§ Exercise prompt
Show every line containing "JSON" by copying it.

---------- Entries shown

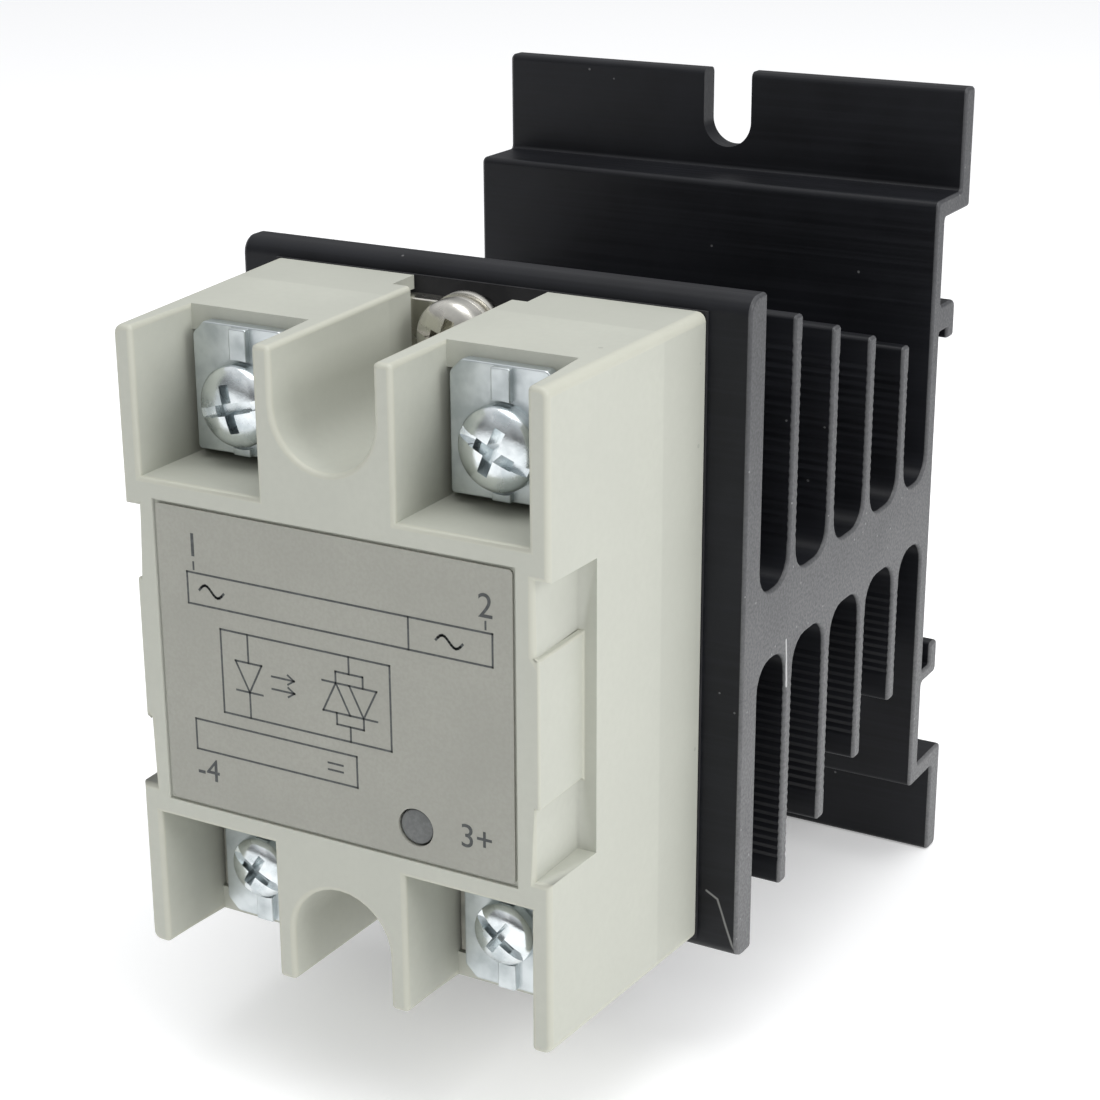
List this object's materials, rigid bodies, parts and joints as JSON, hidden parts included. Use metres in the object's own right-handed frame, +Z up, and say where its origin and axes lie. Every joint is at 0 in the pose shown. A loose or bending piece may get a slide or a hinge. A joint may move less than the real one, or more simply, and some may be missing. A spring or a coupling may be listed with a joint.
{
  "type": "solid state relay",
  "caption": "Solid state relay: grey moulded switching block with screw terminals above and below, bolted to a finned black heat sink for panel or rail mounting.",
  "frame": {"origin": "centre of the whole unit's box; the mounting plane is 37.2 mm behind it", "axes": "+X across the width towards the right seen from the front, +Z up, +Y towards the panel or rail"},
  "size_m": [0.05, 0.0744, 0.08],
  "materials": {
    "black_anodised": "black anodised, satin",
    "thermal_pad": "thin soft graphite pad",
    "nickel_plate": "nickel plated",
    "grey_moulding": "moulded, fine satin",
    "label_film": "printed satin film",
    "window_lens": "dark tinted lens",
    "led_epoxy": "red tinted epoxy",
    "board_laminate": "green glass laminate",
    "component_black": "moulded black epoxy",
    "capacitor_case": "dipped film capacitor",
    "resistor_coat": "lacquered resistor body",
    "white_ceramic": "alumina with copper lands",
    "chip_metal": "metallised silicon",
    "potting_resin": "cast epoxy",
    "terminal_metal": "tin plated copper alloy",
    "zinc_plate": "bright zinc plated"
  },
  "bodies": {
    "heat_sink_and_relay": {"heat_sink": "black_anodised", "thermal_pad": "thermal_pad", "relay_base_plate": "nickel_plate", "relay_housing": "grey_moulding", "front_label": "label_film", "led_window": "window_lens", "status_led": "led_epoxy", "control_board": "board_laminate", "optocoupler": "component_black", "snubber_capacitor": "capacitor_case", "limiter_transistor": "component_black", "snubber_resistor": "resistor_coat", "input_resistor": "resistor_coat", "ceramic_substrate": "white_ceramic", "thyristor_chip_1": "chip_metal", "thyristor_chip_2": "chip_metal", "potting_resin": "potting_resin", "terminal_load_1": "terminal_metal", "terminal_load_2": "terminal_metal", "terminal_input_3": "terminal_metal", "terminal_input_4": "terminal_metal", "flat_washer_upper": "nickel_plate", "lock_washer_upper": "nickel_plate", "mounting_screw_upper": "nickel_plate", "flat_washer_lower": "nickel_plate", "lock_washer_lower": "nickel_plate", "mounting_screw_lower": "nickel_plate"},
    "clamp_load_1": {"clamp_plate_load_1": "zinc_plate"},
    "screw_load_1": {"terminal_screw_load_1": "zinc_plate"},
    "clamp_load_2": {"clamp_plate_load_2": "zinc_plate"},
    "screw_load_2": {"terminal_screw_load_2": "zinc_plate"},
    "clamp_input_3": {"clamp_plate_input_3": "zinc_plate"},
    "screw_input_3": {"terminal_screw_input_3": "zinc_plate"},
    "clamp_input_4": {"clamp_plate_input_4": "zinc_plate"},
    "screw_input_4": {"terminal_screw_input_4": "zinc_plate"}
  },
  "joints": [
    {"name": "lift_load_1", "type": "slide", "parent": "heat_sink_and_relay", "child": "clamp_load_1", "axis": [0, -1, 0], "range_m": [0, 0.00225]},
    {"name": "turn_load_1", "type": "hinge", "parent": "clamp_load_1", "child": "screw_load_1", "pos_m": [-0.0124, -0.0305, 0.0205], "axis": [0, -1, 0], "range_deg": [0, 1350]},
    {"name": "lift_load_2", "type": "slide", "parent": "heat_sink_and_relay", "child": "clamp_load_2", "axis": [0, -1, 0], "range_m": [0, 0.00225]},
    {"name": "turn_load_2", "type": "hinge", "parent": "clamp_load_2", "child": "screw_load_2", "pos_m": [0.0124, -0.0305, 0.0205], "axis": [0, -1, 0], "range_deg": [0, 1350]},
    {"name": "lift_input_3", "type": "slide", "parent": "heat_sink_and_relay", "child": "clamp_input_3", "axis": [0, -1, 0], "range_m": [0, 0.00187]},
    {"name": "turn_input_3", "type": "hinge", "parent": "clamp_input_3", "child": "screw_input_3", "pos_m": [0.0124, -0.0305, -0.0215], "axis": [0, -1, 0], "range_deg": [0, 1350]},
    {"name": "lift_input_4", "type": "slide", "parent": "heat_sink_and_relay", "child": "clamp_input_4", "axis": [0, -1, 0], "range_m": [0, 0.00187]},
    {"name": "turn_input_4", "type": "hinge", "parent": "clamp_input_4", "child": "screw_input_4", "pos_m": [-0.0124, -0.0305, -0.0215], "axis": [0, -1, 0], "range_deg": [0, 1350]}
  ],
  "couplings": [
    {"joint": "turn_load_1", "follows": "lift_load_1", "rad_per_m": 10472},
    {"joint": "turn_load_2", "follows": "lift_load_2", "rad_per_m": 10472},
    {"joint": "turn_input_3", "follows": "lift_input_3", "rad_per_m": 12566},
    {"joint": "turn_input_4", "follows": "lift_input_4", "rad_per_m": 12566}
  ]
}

--------------------
---------- Entries shown

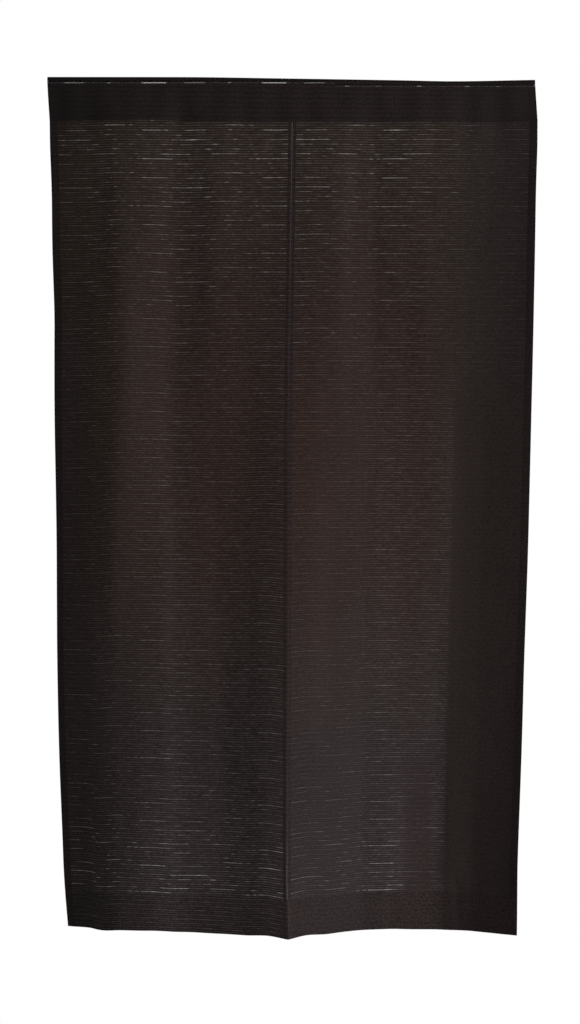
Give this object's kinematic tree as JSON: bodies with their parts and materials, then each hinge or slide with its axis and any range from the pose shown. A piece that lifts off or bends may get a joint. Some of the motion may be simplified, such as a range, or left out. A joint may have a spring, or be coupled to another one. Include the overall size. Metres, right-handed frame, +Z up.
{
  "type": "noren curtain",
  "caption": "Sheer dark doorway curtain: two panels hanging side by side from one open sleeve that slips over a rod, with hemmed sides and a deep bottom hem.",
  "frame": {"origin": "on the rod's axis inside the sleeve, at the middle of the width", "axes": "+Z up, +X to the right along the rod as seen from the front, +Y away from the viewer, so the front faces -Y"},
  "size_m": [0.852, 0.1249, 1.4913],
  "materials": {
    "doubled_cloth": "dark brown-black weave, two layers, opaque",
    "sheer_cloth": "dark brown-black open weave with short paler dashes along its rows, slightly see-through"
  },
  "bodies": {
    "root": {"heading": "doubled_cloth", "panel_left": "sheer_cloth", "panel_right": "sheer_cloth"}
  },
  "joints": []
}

--------------------
---------- Entries shown

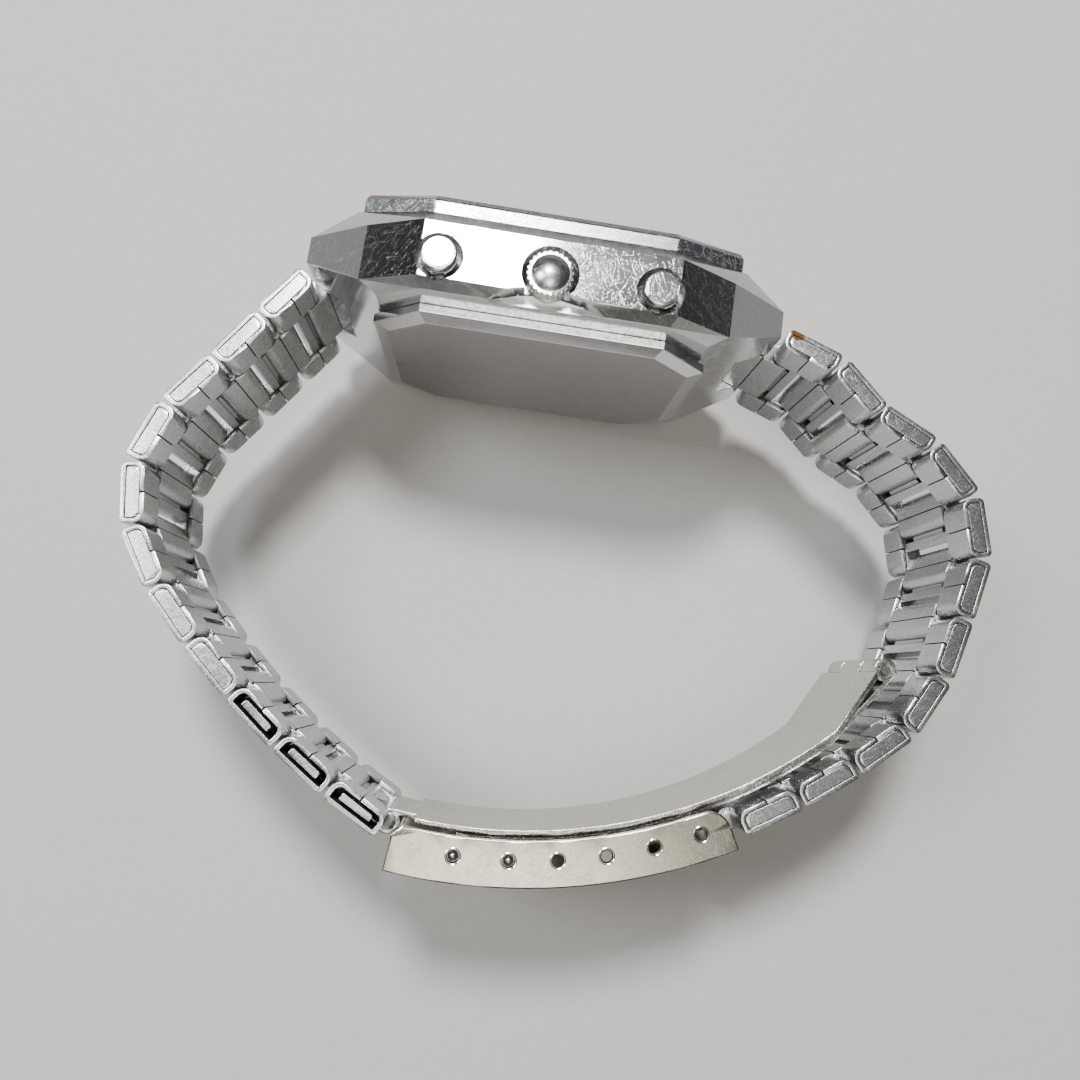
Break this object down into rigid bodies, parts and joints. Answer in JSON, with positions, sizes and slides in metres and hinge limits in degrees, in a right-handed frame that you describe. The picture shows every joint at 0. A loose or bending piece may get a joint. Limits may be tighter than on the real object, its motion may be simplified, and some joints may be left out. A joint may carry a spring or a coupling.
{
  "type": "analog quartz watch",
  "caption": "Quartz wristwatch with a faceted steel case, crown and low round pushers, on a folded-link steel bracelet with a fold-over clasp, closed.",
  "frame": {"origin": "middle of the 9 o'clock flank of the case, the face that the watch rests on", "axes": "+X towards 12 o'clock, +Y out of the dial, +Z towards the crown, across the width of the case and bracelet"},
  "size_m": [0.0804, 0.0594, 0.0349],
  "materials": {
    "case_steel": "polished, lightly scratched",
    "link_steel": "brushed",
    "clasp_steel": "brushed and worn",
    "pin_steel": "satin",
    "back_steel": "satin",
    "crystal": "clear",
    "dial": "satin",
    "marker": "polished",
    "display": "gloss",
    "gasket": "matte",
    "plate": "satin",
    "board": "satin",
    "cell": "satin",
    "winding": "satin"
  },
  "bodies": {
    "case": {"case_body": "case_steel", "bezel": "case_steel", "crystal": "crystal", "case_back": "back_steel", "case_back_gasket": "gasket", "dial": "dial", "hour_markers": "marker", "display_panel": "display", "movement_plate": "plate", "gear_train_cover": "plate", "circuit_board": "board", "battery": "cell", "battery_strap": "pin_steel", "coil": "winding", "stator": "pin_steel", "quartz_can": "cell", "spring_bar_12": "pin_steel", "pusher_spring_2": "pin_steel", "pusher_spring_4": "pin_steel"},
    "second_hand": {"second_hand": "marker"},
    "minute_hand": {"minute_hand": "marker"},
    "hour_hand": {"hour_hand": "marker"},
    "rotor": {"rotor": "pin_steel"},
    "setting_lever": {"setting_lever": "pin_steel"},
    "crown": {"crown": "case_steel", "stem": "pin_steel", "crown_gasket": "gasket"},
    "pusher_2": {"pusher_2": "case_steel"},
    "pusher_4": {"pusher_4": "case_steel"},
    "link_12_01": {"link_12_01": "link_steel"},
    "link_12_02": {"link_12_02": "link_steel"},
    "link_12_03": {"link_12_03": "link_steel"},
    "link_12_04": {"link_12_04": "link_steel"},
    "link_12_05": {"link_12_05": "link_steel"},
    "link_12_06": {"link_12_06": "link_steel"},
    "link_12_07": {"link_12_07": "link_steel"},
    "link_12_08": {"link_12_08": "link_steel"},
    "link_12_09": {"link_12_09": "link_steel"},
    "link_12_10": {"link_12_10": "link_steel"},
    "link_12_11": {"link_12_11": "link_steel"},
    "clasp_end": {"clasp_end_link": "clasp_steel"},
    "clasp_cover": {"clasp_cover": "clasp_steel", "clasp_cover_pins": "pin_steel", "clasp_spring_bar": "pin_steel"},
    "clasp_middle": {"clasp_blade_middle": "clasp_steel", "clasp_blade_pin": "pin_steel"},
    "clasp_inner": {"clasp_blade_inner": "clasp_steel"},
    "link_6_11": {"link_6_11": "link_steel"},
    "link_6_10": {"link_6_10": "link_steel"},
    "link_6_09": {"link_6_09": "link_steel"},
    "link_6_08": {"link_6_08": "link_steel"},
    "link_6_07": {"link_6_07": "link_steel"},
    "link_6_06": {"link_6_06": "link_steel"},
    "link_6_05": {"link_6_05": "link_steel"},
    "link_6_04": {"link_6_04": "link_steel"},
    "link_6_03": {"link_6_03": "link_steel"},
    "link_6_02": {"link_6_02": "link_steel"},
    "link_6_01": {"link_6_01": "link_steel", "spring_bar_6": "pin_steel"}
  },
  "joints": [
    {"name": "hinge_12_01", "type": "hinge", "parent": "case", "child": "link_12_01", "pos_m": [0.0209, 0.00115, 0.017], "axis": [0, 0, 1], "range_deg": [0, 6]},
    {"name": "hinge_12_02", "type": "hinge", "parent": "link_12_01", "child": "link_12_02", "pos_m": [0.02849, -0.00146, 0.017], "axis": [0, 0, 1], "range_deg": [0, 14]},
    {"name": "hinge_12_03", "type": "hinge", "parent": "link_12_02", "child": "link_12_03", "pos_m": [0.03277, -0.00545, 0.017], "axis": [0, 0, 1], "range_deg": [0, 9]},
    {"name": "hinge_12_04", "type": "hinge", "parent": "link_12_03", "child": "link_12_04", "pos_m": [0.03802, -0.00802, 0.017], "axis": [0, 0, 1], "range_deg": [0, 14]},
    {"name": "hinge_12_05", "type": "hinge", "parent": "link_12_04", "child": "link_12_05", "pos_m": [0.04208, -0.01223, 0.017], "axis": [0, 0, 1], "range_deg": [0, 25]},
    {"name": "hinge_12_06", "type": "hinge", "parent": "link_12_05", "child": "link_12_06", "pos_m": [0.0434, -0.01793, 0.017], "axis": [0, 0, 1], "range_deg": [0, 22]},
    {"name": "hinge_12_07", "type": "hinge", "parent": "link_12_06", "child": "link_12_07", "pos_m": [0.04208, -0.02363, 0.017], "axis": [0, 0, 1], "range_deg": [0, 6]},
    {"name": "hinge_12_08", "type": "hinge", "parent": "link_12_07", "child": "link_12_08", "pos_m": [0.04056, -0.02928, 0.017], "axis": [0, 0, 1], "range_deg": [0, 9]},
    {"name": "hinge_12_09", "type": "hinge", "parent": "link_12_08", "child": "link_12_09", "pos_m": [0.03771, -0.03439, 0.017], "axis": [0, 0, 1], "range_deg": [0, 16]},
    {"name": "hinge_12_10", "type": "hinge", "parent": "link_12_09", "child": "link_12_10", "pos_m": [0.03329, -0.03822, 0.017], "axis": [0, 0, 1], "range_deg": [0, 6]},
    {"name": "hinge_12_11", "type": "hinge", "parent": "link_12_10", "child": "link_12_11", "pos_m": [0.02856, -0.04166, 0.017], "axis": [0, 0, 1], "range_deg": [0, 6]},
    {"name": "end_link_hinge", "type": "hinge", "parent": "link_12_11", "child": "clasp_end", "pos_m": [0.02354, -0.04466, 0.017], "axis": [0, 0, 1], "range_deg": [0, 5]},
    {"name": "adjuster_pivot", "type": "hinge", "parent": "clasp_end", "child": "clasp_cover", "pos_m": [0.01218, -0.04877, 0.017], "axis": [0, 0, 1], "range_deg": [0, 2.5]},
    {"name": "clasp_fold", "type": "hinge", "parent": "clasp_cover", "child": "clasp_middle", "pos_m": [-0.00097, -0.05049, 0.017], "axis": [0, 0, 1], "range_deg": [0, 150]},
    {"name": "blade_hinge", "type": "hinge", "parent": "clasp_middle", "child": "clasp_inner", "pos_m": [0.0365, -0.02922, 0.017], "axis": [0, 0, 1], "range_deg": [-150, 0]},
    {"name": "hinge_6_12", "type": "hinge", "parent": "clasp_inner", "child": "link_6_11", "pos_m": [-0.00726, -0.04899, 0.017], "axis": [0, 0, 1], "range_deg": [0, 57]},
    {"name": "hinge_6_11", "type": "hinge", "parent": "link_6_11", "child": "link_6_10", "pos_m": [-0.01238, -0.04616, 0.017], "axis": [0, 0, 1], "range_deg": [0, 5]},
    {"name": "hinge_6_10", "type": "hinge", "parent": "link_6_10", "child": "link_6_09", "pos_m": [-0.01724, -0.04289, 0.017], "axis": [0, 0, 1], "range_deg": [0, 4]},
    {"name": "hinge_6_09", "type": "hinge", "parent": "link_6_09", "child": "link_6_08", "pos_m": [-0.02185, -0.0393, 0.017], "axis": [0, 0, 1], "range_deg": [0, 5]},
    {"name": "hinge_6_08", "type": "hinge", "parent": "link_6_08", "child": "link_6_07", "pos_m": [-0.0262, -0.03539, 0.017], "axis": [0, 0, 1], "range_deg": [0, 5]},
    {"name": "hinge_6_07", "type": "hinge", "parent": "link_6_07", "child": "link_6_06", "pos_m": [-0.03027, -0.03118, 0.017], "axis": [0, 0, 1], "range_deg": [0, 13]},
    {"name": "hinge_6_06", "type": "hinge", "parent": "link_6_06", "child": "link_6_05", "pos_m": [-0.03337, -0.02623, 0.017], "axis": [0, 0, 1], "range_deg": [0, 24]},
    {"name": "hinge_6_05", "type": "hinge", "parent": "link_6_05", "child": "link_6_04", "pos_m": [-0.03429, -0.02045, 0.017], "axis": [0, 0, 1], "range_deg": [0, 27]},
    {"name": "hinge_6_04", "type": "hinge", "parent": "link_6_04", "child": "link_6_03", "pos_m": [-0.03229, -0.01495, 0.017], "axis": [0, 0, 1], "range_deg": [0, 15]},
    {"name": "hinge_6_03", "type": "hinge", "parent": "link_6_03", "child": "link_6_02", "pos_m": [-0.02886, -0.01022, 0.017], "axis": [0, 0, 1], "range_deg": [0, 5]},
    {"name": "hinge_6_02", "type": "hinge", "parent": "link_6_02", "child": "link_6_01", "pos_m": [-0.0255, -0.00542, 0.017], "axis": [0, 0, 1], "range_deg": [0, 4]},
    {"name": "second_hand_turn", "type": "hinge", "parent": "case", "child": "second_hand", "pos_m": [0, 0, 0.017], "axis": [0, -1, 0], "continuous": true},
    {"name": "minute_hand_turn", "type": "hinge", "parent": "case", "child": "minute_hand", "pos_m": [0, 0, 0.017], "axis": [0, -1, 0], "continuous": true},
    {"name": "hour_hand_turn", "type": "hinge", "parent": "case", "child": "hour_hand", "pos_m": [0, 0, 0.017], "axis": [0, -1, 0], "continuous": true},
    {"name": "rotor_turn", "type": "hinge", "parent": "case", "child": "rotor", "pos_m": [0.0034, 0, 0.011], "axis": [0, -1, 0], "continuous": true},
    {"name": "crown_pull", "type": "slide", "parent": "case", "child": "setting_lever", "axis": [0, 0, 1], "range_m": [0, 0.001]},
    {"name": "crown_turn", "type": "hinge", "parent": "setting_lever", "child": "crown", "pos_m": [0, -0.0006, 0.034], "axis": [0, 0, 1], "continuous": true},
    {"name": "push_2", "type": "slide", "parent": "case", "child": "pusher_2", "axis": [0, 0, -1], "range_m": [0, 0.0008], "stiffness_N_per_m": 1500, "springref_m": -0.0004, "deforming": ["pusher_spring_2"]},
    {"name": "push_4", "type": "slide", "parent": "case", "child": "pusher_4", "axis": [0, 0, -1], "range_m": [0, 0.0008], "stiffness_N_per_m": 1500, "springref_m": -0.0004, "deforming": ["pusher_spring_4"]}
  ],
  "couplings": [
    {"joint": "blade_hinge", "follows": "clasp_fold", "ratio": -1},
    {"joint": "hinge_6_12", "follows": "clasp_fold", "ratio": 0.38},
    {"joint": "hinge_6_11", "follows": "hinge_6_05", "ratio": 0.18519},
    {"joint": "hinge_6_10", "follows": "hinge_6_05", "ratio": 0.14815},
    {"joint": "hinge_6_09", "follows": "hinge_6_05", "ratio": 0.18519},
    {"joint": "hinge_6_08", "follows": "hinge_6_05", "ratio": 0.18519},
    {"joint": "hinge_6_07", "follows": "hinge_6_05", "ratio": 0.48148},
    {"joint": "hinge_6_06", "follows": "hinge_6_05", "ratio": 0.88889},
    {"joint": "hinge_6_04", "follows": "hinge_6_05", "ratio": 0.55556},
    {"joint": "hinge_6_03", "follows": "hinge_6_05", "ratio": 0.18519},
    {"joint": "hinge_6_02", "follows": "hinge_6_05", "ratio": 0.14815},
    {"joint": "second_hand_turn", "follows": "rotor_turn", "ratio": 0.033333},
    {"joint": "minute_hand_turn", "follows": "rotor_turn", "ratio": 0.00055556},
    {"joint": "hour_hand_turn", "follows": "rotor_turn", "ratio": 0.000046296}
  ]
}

--------------------

§ Exercise answer
List this object's materials, rigid bodies, parts and joints as JSON, hidden parts included. Use metres in the object's own right-handed frame, +Z up, and say where its origin and axes lie. Every joint is at 0 in the pose shown. A loose or bending piece may get a slide or a hinge. A joint may move less than the real one, or more simply, and some may be missing. A spring or a coupling may be listed with a joint.
Give this object's kinematic tree as JSON: bodies with their parts and materials, then each hinge or slide with its axis and any range from the pose shown. A piece that lifts off or bends may get a joint. Some of the motion may be simplified, such as a range, or left out. A joint may have a spring, or be coupled to another one. Include the overall size. Metres, right-handed frame, +Z up.
Break this object down into rigid bodies, parts and joints. Answer in JSON, with positions, sizes and slides in metres and hinge limits in degrees, in a right-handed frame that you describe. The picture shows every joint at 0. A loose or bending piece may get a joint. Limits may be tighter than on the real object, its motion may be simplified, and some joints may be left out. A joint may carry a spring or a coupling.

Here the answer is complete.